Cream-Cheese Dough (one 9-inch pie shell)
1 cup flour 1/2 teaspoon salt 1/3 cup vegetable shortening 1/2 cup cream cheese 2 tablespoons water
Preheat the oven to 425F if you are baking the pie shell. Combine the flour and salt in a mixing bowl and stir with a fork to mix, or put into the food processor Add the shortening and cream cheese, and cut them into the flour until the mixture looks like small pebbles or coarse sand-it will be irregular, and some pieces will be larger than others-or process with "pulses," quick on and off. Sprinkle the water evenly over the mixture, a little at a time, stirring with a fork or with "pulses" after each addition to distribute the water evenly. Depending on the moisture in the cream cheese, the dough might not need all of the second tablespoon. If it feels quite soft (but not sticky), and holds together in a rough ball, it is ready to roll out. Shape it into a cake about 1 inch thick.

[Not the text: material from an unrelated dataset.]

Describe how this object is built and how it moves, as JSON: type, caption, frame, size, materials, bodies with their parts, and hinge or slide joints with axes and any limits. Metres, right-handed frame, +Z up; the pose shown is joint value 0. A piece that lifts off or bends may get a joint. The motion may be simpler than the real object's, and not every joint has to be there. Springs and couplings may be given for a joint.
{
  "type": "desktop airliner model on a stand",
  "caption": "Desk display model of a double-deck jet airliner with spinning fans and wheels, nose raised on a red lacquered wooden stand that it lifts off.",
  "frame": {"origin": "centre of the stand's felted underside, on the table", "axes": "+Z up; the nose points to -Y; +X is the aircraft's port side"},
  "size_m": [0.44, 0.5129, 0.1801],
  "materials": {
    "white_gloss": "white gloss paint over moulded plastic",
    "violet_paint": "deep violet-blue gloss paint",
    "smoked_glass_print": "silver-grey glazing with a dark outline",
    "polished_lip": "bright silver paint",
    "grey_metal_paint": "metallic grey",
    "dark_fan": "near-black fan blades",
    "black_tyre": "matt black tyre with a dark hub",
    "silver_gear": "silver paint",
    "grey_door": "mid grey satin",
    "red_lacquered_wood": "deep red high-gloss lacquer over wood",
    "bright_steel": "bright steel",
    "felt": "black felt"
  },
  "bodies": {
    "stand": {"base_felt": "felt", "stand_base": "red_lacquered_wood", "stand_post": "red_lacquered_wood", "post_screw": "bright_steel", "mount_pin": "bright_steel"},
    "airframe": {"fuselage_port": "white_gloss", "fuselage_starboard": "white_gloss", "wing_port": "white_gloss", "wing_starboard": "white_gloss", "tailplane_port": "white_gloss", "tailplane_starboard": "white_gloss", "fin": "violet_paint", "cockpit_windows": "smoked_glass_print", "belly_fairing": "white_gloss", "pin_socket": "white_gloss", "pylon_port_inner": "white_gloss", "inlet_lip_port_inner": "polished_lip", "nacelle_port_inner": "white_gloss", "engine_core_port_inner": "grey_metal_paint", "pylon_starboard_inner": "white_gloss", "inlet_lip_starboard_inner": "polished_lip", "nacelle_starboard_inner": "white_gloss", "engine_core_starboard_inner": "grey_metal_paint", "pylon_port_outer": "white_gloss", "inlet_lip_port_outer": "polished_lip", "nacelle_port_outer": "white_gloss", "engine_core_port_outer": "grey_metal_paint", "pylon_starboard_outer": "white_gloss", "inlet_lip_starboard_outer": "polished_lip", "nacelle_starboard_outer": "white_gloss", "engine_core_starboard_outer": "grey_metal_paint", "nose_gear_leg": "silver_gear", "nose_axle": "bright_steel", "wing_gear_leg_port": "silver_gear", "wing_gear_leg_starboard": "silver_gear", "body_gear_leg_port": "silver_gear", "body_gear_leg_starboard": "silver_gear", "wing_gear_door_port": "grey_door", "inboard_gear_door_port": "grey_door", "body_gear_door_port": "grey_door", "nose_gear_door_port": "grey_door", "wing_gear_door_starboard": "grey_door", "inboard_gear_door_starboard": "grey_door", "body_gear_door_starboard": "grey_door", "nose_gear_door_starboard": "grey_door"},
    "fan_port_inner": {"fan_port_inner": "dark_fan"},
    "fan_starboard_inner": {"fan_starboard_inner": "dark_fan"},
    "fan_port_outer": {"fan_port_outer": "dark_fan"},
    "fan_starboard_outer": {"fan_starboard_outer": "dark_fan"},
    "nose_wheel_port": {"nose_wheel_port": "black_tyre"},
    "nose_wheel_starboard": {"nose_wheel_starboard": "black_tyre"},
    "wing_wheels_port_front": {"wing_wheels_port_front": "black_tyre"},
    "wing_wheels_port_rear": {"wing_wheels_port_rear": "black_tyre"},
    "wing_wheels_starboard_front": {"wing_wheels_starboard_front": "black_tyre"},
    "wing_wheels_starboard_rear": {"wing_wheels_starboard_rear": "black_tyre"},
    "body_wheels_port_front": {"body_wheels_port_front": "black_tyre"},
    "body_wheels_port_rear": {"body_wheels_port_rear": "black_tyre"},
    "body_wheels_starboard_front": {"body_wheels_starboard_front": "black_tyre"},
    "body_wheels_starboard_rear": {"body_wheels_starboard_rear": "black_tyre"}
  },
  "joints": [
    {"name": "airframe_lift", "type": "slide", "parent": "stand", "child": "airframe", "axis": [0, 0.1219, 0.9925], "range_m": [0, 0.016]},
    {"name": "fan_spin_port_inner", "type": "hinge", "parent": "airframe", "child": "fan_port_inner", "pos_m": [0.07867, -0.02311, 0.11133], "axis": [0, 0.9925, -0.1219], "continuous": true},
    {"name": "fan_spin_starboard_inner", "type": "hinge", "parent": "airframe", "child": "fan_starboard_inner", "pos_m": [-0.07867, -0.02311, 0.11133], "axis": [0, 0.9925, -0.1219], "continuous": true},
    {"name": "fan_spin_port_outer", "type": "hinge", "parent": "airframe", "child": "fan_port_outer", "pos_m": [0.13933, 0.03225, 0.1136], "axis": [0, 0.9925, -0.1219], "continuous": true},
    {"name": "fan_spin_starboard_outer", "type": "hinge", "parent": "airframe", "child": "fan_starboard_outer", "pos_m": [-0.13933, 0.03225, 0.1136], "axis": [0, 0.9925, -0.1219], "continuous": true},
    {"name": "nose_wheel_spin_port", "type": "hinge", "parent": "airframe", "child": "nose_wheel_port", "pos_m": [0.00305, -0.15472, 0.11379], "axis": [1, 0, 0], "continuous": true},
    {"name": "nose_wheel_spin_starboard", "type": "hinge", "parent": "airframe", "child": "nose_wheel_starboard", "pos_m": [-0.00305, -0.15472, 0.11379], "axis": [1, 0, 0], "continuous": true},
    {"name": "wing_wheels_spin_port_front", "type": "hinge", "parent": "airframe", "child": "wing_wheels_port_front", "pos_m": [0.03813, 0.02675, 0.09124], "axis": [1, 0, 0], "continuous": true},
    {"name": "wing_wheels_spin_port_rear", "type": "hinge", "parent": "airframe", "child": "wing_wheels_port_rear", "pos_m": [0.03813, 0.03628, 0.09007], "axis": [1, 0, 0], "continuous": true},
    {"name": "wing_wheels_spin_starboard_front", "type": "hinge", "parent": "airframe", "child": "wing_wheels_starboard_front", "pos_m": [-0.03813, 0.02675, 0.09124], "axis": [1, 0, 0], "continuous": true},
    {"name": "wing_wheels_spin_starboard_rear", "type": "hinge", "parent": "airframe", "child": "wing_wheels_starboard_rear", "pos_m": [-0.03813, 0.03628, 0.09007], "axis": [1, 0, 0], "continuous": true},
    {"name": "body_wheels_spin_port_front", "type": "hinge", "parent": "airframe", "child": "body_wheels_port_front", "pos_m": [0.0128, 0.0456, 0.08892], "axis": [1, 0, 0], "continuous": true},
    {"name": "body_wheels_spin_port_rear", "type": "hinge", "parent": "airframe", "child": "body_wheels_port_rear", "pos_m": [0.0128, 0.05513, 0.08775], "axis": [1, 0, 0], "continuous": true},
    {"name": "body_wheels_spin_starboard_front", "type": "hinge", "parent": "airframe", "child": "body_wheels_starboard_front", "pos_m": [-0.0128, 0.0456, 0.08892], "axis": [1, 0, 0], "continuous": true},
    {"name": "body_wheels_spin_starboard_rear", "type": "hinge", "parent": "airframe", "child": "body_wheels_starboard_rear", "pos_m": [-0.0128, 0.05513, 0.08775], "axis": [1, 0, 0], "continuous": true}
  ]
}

Dust your rolling surface and rolling pin with flour, and roll the dough into a circle about l/8 inch thick and at least 2 inches larger than the inverted pie pan. Transfer the dough to the pie pan, trim and crimp the edges, and the pie shell is ready to be filled before baking, or to be partially baked or fully baked.

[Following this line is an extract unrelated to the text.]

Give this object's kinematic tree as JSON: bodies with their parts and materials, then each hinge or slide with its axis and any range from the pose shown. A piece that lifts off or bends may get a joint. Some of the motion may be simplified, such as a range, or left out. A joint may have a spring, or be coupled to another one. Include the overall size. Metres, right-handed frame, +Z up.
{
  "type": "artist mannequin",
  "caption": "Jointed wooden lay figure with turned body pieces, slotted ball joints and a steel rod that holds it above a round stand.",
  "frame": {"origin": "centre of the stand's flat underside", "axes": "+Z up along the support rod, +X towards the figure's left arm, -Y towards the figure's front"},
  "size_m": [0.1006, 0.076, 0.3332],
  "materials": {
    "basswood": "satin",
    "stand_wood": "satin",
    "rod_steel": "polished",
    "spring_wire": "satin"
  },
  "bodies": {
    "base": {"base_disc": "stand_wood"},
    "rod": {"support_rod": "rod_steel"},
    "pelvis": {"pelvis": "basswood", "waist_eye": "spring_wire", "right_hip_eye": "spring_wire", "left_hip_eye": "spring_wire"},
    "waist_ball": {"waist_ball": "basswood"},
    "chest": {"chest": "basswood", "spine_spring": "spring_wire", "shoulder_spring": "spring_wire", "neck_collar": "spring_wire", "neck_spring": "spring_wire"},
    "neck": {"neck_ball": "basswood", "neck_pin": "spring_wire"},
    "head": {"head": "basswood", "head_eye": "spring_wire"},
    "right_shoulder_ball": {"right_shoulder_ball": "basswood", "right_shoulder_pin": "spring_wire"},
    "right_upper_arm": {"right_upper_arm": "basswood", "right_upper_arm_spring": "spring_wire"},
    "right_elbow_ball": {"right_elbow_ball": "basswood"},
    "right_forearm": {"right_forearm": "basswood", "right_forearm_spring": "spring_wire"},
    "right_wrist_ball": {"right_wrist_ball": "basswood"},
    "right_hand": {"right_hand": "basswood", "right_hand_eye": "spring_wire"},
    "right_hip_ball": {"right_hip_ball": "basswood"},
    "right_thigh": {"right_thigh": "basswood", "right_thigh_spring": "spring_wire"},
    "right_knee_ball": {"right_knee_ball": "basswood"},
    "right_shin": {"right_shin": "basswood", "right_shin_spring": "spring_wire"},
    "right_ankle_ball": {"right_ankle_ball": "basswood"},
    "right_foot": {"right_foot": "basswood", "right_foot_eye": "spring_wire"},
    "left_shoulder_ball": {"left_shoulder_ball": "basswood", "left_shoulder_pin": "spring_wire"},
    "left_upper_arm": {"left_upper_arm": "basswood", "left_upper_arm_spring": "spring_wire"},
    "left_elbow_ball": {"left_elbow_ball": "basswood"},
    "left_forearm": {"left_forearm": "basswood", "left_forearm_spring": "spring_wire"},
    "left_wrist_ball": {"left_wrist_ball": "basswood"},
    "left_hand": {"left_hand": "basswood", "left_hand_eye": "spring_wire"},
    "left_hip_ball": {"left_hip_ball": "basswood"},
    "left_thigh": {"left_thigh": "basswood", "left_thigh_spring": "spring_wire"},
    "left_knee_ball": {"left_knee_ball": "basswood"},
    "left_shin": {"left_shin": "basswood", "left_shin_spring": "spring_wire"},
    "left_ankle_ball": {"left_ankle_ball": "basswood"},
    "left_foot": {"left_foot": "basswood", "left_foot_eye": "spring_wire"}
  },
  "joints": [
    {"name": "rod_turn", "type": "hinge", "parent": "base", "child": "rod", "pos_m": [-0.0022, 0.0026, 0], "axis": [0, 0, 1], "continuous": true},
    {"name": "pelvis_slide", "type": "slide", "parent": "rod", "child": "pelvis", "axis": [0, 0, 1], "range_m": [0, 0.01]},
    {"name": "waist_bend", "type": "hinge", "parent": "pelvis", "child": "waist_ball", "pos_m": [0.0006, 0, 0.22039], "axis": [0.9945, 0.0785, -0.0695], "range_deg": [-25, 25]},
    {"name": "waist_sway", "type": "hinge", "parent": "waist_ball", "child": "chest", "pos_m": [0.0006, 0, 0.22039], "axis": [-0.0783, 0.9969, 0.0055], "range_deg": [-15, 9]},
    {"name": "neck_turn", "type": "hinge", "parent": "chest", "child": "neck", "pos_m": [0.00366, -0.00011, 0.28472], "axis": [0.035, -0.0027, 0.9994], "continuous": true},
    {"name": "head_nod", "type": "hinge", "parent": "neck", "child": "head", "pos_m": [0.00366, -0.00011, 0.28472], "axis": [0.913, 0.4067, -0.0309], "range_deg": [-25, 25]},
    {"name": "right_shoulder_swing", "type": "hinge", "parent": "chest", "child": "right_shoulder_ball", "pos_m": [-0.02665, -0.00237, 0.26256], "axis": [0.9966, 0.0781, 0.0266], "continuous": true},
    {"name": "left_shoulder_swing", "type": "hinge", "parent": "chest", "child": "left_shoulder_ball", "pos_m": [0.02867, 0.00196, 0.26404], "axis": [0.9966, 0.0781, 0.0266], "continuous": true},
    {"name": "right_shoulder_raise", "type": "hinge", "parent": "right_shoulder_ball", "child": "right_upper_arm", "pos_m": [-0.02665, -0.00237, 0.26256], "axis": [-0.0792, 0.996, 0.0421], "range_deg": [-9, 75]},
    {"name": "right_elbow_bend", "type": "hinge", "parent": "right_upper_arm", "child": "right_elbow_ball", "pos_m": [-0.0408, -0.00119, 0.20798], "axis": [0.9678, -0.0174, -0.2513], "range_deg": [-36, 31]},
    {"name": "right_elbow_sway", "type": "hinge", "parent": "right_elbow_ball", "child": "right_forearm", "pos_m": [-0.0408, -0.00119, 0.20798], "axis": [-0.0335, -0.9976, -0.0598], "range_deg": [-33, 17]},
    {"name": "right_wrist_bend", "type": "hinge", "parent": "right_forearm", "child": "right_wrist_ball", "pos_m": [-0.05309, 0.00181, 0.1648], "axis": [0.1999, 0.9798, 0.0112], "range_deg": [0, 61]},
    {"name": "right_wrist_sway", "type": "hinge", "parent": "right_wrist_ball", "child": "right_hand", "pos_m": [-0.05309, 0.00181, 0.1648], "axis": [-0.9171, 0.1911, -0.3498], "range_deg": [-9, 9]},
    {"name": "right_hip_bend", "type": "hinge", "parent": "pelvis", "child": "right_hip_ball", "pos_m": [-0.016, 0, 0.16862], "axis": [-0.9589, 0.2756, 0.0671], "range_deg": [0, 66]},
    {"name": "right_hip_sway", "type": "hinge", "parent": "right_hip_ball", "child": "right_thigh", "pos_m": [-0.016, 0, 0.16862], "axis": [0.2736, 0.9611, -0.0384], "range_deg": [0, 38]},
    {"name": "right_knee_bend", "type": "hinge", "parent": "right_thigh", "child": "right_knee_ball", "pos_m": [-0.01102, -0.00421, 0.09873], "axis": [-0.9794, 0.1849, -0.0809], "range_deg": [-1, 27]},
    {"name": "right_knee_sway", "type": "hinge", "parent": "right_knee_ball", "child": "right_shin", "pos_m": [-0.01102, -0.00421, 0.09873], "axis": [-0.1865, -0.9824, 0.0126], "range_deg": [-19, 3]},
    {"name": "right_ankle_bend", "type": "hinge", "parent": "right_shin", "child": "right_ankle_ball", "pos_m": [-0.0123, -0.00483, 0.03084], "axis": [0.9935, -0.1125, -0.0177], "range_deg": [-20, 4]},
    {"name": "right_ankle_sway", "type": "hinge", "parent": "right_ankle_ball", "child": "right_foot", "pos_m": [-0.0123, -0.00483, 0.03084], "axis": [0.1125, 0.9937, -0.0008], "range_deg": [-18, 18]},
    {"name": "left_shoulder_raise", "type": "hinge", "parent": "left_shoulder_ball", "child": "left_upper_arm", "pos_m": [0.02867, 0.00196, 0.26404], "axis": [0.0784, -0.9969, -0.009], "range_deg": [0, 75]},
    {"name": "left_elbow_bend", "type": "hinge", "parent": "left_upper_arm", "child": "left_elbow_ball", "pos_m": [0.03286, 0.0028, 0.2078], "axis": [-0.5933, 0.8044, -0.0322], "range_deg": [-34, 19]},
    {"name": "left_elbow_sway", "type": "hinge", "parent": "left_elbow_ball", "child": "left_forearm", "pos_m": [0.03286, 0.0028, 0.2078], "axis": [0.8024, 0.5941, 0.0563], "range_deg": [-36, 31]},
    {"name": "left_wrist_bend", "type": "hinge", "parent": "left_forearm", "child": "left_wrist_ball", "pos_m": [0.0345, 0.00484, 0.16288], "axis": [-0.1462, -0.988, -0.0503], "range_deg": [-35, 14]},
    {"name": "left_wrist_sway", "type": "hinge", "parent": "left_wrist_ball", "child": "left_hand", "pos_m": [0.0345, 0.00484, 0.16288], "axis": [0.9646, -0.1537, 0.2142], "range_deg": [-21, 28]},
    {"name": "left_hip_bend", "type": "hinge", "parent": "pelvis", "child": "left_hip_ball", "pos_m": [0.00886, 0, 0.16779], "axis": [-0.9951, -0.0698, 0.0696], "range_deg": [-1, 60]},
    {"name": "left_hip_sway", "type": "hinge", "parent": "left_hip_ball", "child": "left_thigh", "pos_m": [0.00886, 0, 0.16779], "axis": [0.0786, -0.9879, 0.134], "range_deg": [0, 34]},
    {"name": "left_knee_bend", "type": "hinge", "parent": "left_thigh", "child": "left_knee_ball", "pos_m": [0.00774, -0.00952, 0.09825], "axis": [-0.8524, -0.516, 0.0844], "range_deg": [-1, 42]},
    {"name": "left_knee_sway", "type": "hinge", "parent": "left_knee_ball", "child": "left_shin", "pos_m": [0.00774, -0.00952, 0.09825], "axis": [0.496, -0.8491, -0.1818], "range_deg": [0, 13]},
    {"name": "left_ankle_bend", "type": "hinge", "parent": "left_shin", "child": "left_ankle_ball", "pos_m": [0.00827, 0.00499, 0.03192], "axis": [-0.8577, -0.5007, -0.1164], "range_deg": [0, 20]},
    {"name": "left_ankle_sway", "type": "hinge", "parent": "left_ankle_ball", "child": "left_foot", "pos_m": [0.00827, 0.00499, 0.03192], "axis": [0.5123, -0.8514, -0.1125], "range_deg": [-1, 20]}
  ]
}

Prick the dough all over with a fork at l/2-inch intervals. Press a 12-inch square of heavy-duty foil snugly into the pie shell. Bake for 6 minutes, then remove the foil and bake for 4 minutes more if you want a partially baked shell. If the dough begins to puff or swell, push it down with the tines of a fork. If you want a fully baked shell, bake for 8 to 10 minutes more, or until it is lightly browned.